In the end, Senior Planner Rob Voigt said city staff would work with the P2V group to get all the details ironed out and present a final proposal and staff recommendation to the Park Board at the next meeting in August. The board members will then make a recommendation and forward the matter to the Oak Harbor City Council.

Judging from the reception, it seems like there’s a good chance the board will make a positive recommendation. Board member Tom Hawkins called the proposal a “greased pig,” but said he supported allowing the Neptune memorial in the park.

“We need to speed up the process,” he said, “for the sake of the people who’ve been on the hook for a year or better.”

Councilman Paul Brewer, who is championing the proposed memorial, was also at the meeting. He argued that such a memorial would not only boost tourism, but it is very appropriate for a Navy town.

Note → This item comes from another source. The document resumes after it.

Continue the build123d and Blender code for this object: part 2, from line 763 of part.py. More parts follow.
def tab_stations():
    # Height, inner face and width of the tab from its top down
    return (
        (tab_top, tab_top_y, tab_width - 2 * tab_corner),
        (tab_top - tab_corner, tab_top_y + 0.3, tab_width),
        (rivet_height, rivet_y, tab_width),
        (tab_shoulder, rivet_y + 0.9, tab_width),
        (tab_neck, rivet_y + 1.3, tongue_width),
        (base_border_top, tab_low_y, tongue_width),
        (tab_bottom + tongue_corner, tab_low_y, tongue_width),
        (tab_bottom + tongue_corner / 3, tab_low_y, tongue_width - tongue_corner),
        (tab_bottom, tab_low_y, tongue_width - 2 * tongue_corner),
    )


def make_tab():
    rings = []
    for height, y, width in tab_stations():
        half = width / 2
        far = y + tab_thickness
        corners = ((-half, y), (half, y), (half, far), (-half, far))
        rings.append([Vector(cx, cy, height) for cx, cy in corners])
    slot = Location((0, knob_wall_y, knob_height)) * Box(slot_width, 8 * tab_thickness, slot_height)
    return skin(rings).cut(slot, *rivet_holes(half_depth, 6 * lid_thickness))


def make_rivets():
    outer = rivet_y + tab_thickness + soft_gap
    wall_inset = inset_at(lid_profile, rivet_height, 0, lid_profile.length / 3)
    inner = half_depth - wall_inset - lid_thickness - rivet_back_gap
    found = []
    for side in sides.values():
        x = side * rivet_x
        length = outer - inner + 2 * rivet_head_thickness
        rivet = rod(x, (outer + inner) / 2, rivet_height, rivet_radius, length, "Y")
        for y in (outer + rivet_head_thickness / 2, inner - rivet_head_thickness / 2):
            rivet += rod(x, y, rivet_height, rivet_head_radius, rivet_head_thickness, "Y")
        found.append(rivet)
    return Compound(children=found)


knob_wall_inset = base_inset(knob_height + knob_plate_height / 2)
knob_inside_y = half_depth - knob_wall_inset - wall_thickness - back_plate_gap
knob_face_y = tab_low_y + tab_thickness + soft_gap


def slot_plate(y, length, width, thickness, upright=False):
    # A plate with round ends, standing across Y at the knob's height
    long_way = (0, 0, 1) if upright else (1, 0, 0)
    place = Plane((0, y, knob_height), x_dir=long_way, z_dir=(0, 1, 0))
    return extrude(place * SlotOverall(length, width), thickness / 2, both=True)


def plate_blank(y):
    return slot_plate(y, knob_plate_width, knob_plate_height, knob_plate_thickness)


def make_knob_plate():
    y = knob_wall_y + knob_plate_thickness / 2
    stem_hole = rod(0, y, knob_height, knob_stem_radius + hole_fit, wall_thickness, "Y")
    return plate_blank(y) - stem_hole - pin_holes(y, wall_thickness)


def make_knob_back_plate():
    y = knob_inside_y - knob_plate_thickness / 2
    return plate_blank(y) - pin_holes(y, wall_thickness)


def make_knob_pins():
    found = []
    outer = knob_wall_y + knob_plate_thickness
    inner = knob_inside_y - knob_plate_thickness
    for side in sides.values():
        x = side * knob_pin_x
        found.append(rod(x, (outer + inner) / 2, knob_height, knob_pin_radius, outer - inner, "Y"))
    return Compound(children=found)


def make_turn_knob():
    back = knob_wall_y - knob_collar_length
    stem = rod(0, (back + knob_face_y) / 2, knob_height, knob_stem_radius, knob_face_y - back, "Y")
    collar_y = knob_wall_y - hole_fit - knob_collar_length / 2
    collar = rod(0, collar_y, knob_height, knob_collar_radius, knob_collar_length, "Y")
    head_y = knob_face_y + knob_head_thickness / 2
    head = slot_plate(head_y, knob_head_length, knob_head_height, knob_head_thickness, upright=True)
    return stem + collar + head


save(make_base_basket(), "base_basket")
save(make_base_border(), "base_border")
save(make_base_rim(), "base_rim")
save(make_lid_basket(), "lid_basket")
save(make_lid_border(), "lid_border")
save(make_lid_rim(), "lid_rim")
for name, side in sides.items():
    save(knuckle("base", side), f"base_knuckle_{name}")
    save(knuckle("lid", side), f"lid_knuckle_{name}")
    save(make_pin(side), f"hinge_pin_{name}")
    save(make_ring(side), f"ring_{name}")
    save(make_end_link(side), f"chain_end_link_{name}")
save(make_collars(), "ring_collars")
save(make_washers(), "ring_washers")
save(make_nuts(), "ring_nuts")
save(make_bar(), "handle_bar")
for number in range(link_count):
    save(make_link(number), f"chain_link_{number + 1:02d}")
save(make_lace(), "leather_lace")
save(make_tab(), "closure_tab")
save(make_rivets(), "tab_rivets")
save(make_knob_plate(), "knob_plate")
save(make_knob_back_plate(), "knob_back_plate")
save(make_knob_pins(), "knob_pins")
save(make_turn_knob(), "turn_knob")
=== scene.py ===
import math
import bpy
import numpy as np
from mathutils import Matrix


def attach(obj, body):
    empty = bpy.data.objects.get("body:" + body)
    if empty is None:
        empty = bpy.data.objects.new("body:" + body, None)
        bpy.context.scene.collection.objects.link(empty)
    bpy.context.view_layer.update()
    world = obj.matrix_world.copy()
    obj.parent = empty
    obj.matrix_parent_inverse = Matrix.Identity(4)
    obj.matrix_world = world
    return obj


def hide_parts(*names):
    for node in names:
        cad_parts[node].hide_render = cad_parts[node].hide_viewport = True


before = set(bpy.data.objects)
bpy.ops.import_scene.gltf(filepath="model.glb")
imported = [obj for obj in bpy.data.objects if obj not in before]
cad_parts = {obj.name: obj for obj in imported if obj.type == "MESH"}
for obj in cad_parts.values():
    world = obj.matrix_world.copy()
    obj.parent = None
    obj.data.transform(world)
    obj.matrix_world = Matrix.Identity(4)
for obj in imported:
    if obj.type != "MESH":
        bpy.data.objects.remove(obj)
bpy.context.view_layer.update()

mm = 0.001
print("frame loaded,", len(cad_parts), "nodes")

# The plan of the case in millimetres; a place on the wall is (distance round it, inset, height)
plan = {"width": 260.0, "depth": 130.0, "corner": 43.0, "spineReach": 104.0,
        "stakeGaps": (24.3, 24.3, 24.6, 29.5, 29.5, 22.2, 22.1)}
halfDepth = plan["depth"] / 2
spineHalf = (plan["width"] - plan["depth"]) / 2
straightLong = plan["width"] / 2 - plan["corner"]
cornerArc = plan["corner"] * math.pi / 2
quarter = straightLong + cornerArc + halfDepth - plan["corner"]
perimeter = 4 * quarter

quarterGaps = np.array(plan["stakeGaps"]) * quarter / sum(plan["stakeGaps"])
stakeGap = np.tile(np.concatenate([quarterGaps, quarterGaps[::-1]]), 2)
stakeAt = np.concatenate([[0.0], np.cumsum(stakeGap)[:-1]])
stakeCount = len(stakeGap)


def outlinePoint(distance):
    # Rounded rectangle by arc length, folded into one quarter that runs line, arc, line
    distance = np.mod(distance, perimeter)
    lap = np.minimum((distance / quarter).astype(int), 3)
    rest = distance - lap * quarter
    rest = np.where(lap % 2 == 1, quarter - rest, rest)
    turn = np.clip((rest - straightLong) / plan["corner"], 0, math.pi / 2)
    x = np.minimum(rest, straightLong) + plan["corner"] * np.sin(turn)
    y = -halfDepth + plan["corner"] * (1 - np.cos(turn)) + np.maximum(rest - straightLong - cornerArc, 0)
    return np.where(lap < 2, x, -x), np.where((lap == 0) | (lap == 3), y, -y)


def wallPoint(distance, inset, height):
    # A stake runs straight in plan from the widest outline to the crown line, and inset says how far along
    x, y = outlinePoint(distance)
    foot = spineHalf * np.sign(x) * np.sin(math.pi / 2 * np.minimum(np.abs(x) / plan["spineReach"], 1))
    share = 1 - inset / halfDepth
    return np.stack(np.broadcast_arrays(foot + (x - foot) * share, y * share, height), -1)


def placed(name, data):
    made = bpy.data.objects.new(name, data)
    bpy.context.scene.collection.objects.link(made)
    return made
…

“This is our history. This is our heritage...” he said. ‘it is not a walk of death, as described at the council meeting.”

Retired Cmdr. Don Hanson, a former P2V pilot, explained that the proposed $110,000 memorial is a life-size bronze statue of a “lone airman” in front of a three-part granite wall. Two of the walls will feature the names of the 85 servicemen who lost their lives in Whidbey P2V operations dating back to 1948. The central panel will have a dedication to all Navy patrol squadrons, “especially ... those who supported, maintained, and flew the Lockheed P2V Neptune.”

The original proposal, presented to the Park Board more than a year ago, also included a statue of a woman on a park bench and a boy before her. Hanson said that was deleted from the proposal early on because Parks Director Hank Nydam didn’t want too much “clutter” in the park and to cut the cost of the project.

The men’s quest to have a memorial or tribute to the P2V in Oak Harbor began more than four years ago, but there have been plenty of obstacles along the way. They originally wanted to bring a P2V plane to the city and place it on the Navy base. Hanson said he scoured the nation and eventually found a plane. But then Sept. 11, 2001, happened and the base was suddenly not an option.

The group decided to have a different type of memorial and looked for somewhere to place it. Hanson said they wanted it somewhere that is very visible and where non-Navy people could see it. They decided on the VFW Memorial Park on SE Pioneer Way. There’s a high volume of traffic that passed by and it’s already designated as a military memorial.

“As far as a military memorial,” Hanson said,”it’s the perfect place.”

“We want something that people will come visit, see, experience,” said Cpt. Dave Bowen, a retired Northwest Airlines pilot and a former P2V pilot in VP-2. “We don’t want to bury it somewhere. We just won’t do it.”

The members presented their idea to the Park Board, but a decision was put on hold while the board put together the “parks gift and memorial catalog,” which is a policy on accepting gifts into parks.

In order to clarify how the city deals with memorials in public spaces, the city council formed an ad hoc committee consisting of councilmembers Richard Davis, Eric Gerber and Sue Karahalios. They created a policy stating that memorials should have broad public appeal and should not be specific to a certain group, like a certain Navy squadron, police officers or news reporters. The memorials should fit into the park disguised an amenities, like a interactive fountain or a bench with a plaque.

The council adopted the new policy, but Councilman Paul Brewer successfully added an amendment that excluded the P2V memorial from the policy, which would have killed it. He argued that the proposal should be “grandfathered in” because it was presented well before the new rules.

Monday, there were a lot of questions and confusion about the P2V proposal at the Park Board meeting. A couple of Park Board members argued that allowing the memorial would lead to dozens more memorials crowding the parks, apparently not realizing that the City Council ruled that only this single memorial was exempt from the new policy.

There were also questions about who would be responsible for maintenance, how big the patio area would be and what would happen if a car hit the statue.

“We will do whatever it takes,” Bowen said.